When you use automatic fire on a weapon, you need to roll under the difficulty level in the table, to hit your target. This symbolize the recoil of the weapon and bullet spread. Keep rolling the die until you fail and roll damage each success. When you fail a roll, you are out of ammo. Reloading is 1 action. You MAY cancel automatic fire if you haven't failed a roll yet, but doing so automatically lowers your Ammo usage die. If you get a critical failure with 20, your gun jams for 1d4 turns.

Roll order         Difficulty On Success
1                under 18 Roll damage.
2                under 15 Roll damage.
3                under 10  Roll damage.

4                ≥ under 3  Roll damage.


Quite late in the campaign, I added Psionics (gave the players access to Secret Police potions that would unlock latent psionic abilities). I don't remember off the top of my head where I got this, but I basically stole the mechanic and tweaked it to taste. 

Each player randomly received 2 Nouns and 2 Verbs as power words. A PC could generate a grammatically correct sentence using those Nouns and Verbs to psionically manipulate reality, but they had to roll 1d6 per word in the sentence as a WIL Save. If they rolled over their WIL score, they either failed the psionic attempt or could make it happen anyway, but suffer damage equal to the score of their multi-d6 roll. 
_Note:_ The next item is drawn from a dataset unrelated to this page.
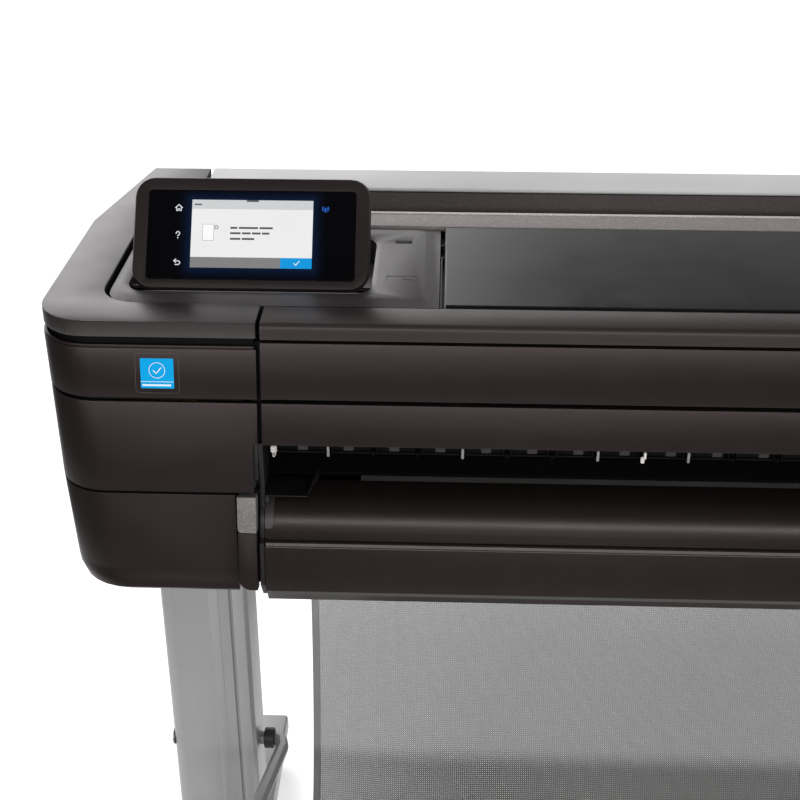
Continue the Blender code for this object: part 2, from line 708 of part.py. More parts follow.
def build_control_panel():
    place = panel_matrix()
    hinge = (PANEL_CENTRE_X, PANEL_HINGE_Y, PANEL_HINGE_Z)
    w, h = PANEL_W / 2, PANEL_H / 2

    def ring(shrink, z):
        return [(x, y, z) for x, y in rounded_rect(-w + shrink, -h + shrink, w - shrink, h - shrink,
                                                   0.0165 - shrink, 5)]

    body = loft_mesh([ring(0.006, -PANEL_T), ring(0.0015, -PANEL_T + 0.004), ring(0.0, -0.004),
                      ring(0.0015, 0.0)])
    body.transform(place)
    housing = link("control_panel_housing", body, DARKER)
    gw, gh = GLASS_W / 2, GLASS_H / 2
    hole = rounded_rect(-gw, -gh + GLASS_RISE, gw, gh + GLASS_RISE, 0.003, 2)
    pocket = plate_mesh([hole], "Z", -0.0020, 0.010)
    pocket.transform(place)
    combine(housing, pocket)
    reach = PANEL_W / 2 + 0.0115
    pin = rod_mesh(PANEL_PIN_R, PANEL_CENTRE_X - reach, PANEL_CENTRE_X + reach, "X",
                   (0, PANEL_HINGE_Y, PANEL_HINGE_Z), 12)
    combine(housing, pin, "UNION")
    set_origin(housing, hinge)
    gap = TOUCH
    pane = rounded_rect(-gw + gap, -gh + GLASS_RISE + gap, gw - gap, gh + GLASS_RISE - gap, 0.0027, 2)
    sheet = plate_mesh([pane], "Z", -0.0017, -0.0004)
    sheet.transform(place)
    set_origin(link("touch_glass", sheet, GLASS), hinge)


def build_rear_deck():
    """Grey strip, bright lip and the stepped trough where sheets are fed."""
    top = [(0.0010, 0.8890), (0.0295, 0.8890), (0.0300, TOP_Z), (0.0335, TOP_Z), (0.0345, 0.8870),
           (0.0480, 0.8720), (0.0550, 0.8715), (0.0620, 0.8460), (0.0665, 0.8460), (0.0955, 0.8855),
           (0.1490, 0.8855)]
    under = [(0.1490, 0.8765), (0.1000, 0.8765), (0.0690, 0.8430), (0.0590, 0.8430),
             (0.0510, 0.8685), (0.0460, 0.8690), (0.0320, 0.8840), (0.0010, 0.8840)]
    plate("rear_deck", top + under, "X", -0.6185, 0.6185, DECK)
    flap = box("sheet_support_flap", (-0.6175, 0.0970, 0.8862), (0.6175, 0.1500, TOP_Z - 0.0003), PALE,
               0.0008)
    set_origin(flap, (0.0, 0.1480, TOP_Z))


def build_rear_cover():
    half = [(0.670, 0.874), (0.653, 0.712), (0.635, 0.680), (0.604, 0.6733), (0.535, 0.6733),
            (0.535, 0.6511)]
    outline = half + [(-x, z) for x, z in half[::-1]]
    windows = [(-0.500, 0.700, -0.472, 0.720), (-0.466, 0.7015, -0.452, 0.7185)]
    windows += [(-0.10 + i * 0.028, 0.70, -0.086 + i * 0.028, 0.76) for i in range(8)]
    holes = [[(x0, z0), (x1, z0), (x1, z1), (x0, z1)] for x0, z0, x1, z1 in windows]
    plate("rear_cover", outline, "Y", 0.1475, 0.1500, DARK, holes)
    socket = box("power_inlet", (-0.4997, 0.1240, 0.7003), (-0.4723, 0.1505, 0.7197), BLACK)
    combine(socket, box_mesh((-0.4975, 0.1340, 0.7025), (-0.4745, 0.16, 0.7175)))
    switch = [(0.1435, 0.7022), (0.1525, 0.7060), (0.1505, 0.7100), (0.1500, 0.7178), (0.1435, 0.7178)]
    item = plate("power_switch", switch, "X", -0.4655, -0.4525, BLACK)
    set_origin(item, (-0.459, 0.1470, 0.7100))


def build_top_and_front():
    build_front_panels()
    build_window()
    build_console()
    build_control_panel()
    build_rear_deck()
    build_rear_cover()


# ---------------------------------------------------------------- roll cover and roll

def build_roll_cover():
    """Rounded top, leaning flat front and a belly that runs back to the hinge."""
    r = COVER_R
    flat_top = (lean_y(0.7151), 0.7151)
    flat_low = (lean_y(COVER_TURN_Z) - 0.0020, 0.6768)
    outer = [(-0.2005, COVER_TOP_Z + 0.0005)]
    outer += arc(COVER_ROUND_Y, COVER_TOP_Z - r, r, 90, 180, 8)
    outer += [(-0.2400, 0.7180), flat_top, flat_low, (-0.2440, 0.6738)]
    outer += [(-0.2380, 0.6610), (-0.2200, 0.6510), (-0.1950, 0.6483)]
    hinge = arc(COVER_HINGE_Y, COVER_HINGE_Z, 0.003, 270, 450, 4)
    inner = [(-0.1950, 0.6513), (-0.2190, 0.6540), (-0.2360, 0.6635), (-0.2415, 0.6743),
             (flat_low[0] + 0.0028, 0.6778), (flat_top[0] + 0.0031, 0.7130)]
    inner += arc(COVER_ROUND_Y, COVER_TOP_Z - r, r - WALL, 180, 90, 8)
    inner += [(-0.2005, COVER_TOP_Z - WALL)]
    cover = plate("roll_cover", outer + hinge + inner, "X", -CENTRE_X + 0.0005, CENTRE_X - 0.0005, DARK)
    set_origin(cover, (0.0, COVER_HINGE_Y, COVER_HINGE_Z))


def build_latch(name, side):
    """Grip on the column beside the roll cover, a little proud of the front face."""
    z0, z1 = 0.6810, 0.7548
    proud = 0.0015

    def at(z, depth):
        low = COVER_TURN_Z - min(z, COVER_TURN_Z)
        return (lean_y(max(z, COVER_TURN_Z)) - low * 0.2 + depth, z)

    profile = [at(z1, -proud), at(z0 + 0.008, -proud), at(z0 + 0.002, 0.0), at(z0, 0.004),
               at(z0, 0.010), at(z1, 0.010)]
    lo, hi = sorted((side * (COLUMN_IN_X + 0.0015), side * LATCH_OUT_X))
    item = plate(name, profile, "X", lo, hi, GREY)
    set_origin(item, (side * 0.5416, lean_y(COVER_TURN_Z) + 0.006, 0.686))


def build_roll():
    r = SPINDLE_R
    hub, hub_in, hub_out, end = 0.026, ROLL_HALF + 0.0015, ROLL_HALF + 0.012, SHAFT_X
    half = [(0, end), (0.006, end), (0.006, end - 0.030), (r, end - 0.032), (r, hub_out),
            (hub - 0.002, hub_out), (hub, hub_out - 0.002), (hub, hub_in), (r, hub_in)]
    profile = half + [(a, -b) for a, b in half[::-1]]
    turned("spindle", profile, (0, ROLL_Y, ROLL_Z), "X", BLACK, 24)
    inner = r + 0.0005
    tube = [(inner, ROLL_HALF), (ROLL_R, ROLL_HALF), (ROLL_R, -ROLL_HALF), (inner, -ROLL_HALF),
            (inner, ROLL_HALF)]
    turned("paper_roll", tube, (0, ROLL_Y, ROLL_Z), "X", PAPER, 36)


# ---------------------------------------------------------------- print mechanism

def build_chassis():
    tray = [(-0.1845, 0.6483), (0.1465, 0.6483), (0.1465, 0.6509), (-0.1820, 0.6509), (-0.1820, 0.6600),
            (-0.1845, 0.6600)]
    plate("chassis_tray", tray, "X", -PLATE_OUT_X, PLATE_OUT_X, STEEL)
    base = [(-0.199, 0.6621), (-0.178, 0.6621), (-0.178, 0.6513), (0.1465, 0.6513)]
    left = base + [(0.1465, 0.838), (0.026, 0.838), (0.026, 0.858), (-0.199, 0.858)]
    plate("left_side_plate", left, "X", -PLATE_OUT_X, -PLATE_IN_X, STEEL)
    right = base + [(0.1465, 0.838), (-0.015, 0.838), (-0.015, 0.770), (-0.199, 0.770)]
    plate("right_side_plate", right, "X", PLATE_IN_X, PLATE_OUT_X, STEEL)


def build_platen():
    profile = [(-0.0820, PLATEN_Z), (-0.1730, PLATEN_Z), (-0.1735, PLATEN_Z + 0.0012),
               (-0.1795, PLATEN_Z + 0.0012), (-0.1800, PLATEN_Z), (-0.1860, PLATEN_Z),
               (-0.1985, 0.7570), (-0.1985, 0.7540), (-0.1850, 0.7605), (-0.0820, 0.7605)]
    plate("platen", profile, "X", -SHAFT_X, SHAFT_X, DARKER)
    cut = plate("cutter", [(-0.1865, 0.7675), (-0.1690, 0.7675), (-0.1690, 0.7850), (-0.1865, 0.7810)],
                "X", -0.525, -0.500, BLACK)
    set_origin(cut, (-0.5125, -0.178, 0.776))


def build_rollers():
    end, r = SHAFT_X, FEED_R
    half = [(0, end), (0.004, end), (0.004, end - 0.012), (r, end - 0.012)]
    turned("feed_roller", half + [(a, -b) for a, b in half[::-1]], (0, FEED_Y, FEED_Z), "X", RUBBER, 24)
    pinch_z = FEED_Z + FEED_R + 0.0004 + PINCH_R
    profile = [(0, end)]
    for i in range(9):
        x = 0.456 - i * 0.114
        profile += [(0.0015, x + 0.030), (PINCH_R, x + 0.030), (PINCH_R, x - 0.030), (0.0015, x - 0.030)]
    profile = [(0, end), (0.0015, end)] + profile[1:] + [(0.0015, -end), (0, -end)]
    turned("pinch_roller", profile, (0, FEED_Y, pinch_z), "X", GREY, 12)
    profile = [(0, end), (0.0018, end)]
    for i in range(STAR_COUNT):
        x = STAR_X0 + (STAR_COUNT - 1 - i) * STAR_PITCH
        profile += [(0.0018, x + 0.0015), (STAR_R, x + 0.0005), (STAR_R, x - 0.0005), (0.0018, x - 0.0015)]
    profile += [(0.0018, -end), (0, -end)]
    turned("star_wheel_shaft", profile, (0, STAR_Y, STAR_Z), "X", STEEL, 10)


def build_carriage():
    beam = [(-0.064, 0.800), (-0.020, 0.800), (-0.020, 0.858), (-0.046, 0.858), (-0.046, 0.855),
            (-0.023, 0.855), (-0.023, 0.803), (-0.064, 0.803)]
    plate("guide_rail", beam, "X", -SHAFT_X, 0.672, STEEL)
    body = [(-0.163, 0.778), (-0.050, 0.778), (-0.050, 0.7992), (-0.0655, 0.7992), (-0.0655, 0.8038),
            (-0.0430, 0.8038), (-0.0430, 0.8120), (-0.0680, 0.8120), (-0.0680, 0.8380),
            (-0.1440, 0.8380), (-0.1630, 0.8220)]
    item = plate("carriage", body, "X", CARRIAGE_X0, CARRIAGE_X1, BLACK)
    middle = (CARRIAGE_X0 + CARRIAGE_X1) / 2
    set_origin(item, (middle, -0.11, 0.815))
    lever = [(-0.1400, 0.8385), (-0.1150, 0.8385), (-0.1150, 0.8430), (-0.1385, 0.8430)]
    latch = plate("printhead_latch", lever, "X", middle - 0.040, middle + 0.040, GREY)
    set_origin(latch, (middle, -0.1165, 0.8408))


def build_belt():
    r = PULLEY_R
    profile = [(0, 0.0062), (r + 0.0016, 0.0062), (r + 0.0016, 0.0047), (r, 0.0045), (r, -0.0045),
               (r + 0.0016, -0.0047), (r + 0.0016, -0.0062), (0, -0.0062)]
    for name, x in (("drive_pulley", DRIVE_PULLEY_X), ("idler_pulley", IDLER_PULLEY_X)):
        turned(name, profile, (x, PULLEY_Y, PULLEY_Z), "Y", STEEL, 20)

    def track(radius):
        return (arc(DRIVE_PULLEY_X, PULLEY_Z, radius, -90, 90, 8)
                + arc(IDLER_PULLEY_X, PULLEY_Z, radius, 90, 270, 8))

    plate("drive_belt", track(r + 0.0014), "Y", PULLEY_Y - 0.0035, PULLEY_Y + 0.0035, RUBBER,
          [track(r + 0.0004)])


def build_ink():
    for i, (colour, finish) in enumerate(INK_COLOURS.items()):
        x = CARTRIDGE_X0 + i * CARTRIDGE_PITCH
        item = box("ink_cartridge_" + colour, (x, -0.1950, 0.7650), (x + CARTRIDGE_W, -0.0800, 0.8220),
                   finish, 0.002)
        set_origin(item, (x + CARTRIDGE_W / 2, -0.1375, 0.7935))


def build_service_station():
    """Capping sled under the parked carriage, with a raised rim."""
    item = box("service_station", (0.556, -0.160, 0.700), (0.648, -0.075, 0.770), DARKER, 0.002)
    combine(item, box_mesh((0.568, -0.145, 0.762), (0.636, -0.090, 0.80)))


# ---------------------------------------------------------------- build

clear_scene()
PARTS = make_collection("large_format_plotter")
CUTTERS = make_collection("cutters")
build_stand()
build_columns()
build_top_and_front()
build_roll_cover()
build_latch("left_cover_latch", -1)
build_latch("right_cover_latch", 1)
build_roll()
build_chassis()
build_platen()
build_rollers()
build_carriage()
build_belt()
build_ink()
build_service_station()
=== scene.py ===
"""Looks of the large format plotter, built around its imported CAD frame.

Metres, row frame: +Z up, X to the right, front towards -Y.
"""

import json
import math

import bmesh
import bpy
from mathutils import Matrix, Vector


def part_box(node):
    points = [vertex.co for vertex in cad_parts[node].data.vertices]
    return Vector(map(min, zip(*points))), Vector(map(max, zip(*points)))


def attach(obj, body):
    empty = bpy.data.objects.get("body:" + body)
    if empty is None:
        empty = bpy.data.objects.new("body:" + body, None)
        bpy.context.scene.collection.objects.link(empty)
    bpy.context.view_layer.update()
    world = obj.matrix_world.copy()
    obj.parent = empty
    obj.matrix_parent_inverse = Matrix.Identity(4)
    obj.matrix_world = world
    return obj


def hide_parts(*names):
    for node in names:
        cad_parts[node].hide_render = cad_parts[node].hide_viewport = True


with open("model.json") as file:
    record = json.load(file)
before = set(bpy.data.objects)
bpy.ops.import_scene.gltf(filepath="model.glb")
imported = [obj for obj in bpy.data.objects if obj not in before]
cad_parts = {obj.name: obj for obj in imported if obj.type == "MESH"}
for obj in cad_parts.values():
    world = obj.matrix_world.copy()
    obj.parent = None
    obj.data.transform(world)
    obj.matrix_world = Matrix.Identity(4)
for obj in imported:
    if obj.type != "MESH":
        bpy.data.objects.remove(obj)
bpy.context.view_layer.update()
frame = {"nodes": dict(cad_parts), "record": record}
scene = bpy.context.scene
PANEL_TILT = math.radians(36.0)
FACE_LEAN = math.radians(12.0)
MM = 0.001
DECK_TOP = 0.8885
SIDES = (-1, 1)
NAMED_SIDES = ((-1, "left"), (1, "right"))


# ---------------------------------------------------------------- camera, floor and light

CAMERA_PLACE = (-0.392, -1.126, 1.318)
CAMERA_PITCH = 28.1  # degrees below the horizon
CAMERA_YAW = 2.0  # degrees to the left
SWEEP_LEVEL = 1.2
BOX_LEVEL = 2.7
FRONT_LEVEL = 1.15
CEILING_LEVEL = 0.08
LOW_LEVEL = 1.0
FLOOR_GLOW = 0.60


def add_camera():
    data = bpy.data.cameras.new("camera")
    data.sensor_width = 36.0
    data.lens = 61.5
    data.clip_end = 60.0
    item = bpy.data.objects.new("camera", data)
    item.location = CAMERA_PLACE
    item.rotation_euler = (math.radians(90 - CAMERA_PITCH), 0.0, math.radians(CAMERA_YAW))
    scene.collection.objects.link(item)
    scene.camera = item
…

It was a bit of a mixed bag; the players failed their rolls pretty often, and the whole thing required a lot of negotiation for not quite as much reward as I'd hoped to see. On the other hand, some of the keyword combos were pretty powerful, and I wouldn't have felt comfortable using this system in the middle of a longer, sustainable campaign. As some limited but OP weirdness near the end of our story, it worked, and helped further inspire my new-to-OSR players to think outside the box about ways to solve problems. 


This campaign fit more Into the Odd goodness in one place than I'd been able to run previously. I learned some helpful lessons about GMing, and discovered what I hope will be some great tools for future campaigns. Thanks for reading through; I hope this can all help you, too, with some HAPPY GAMING!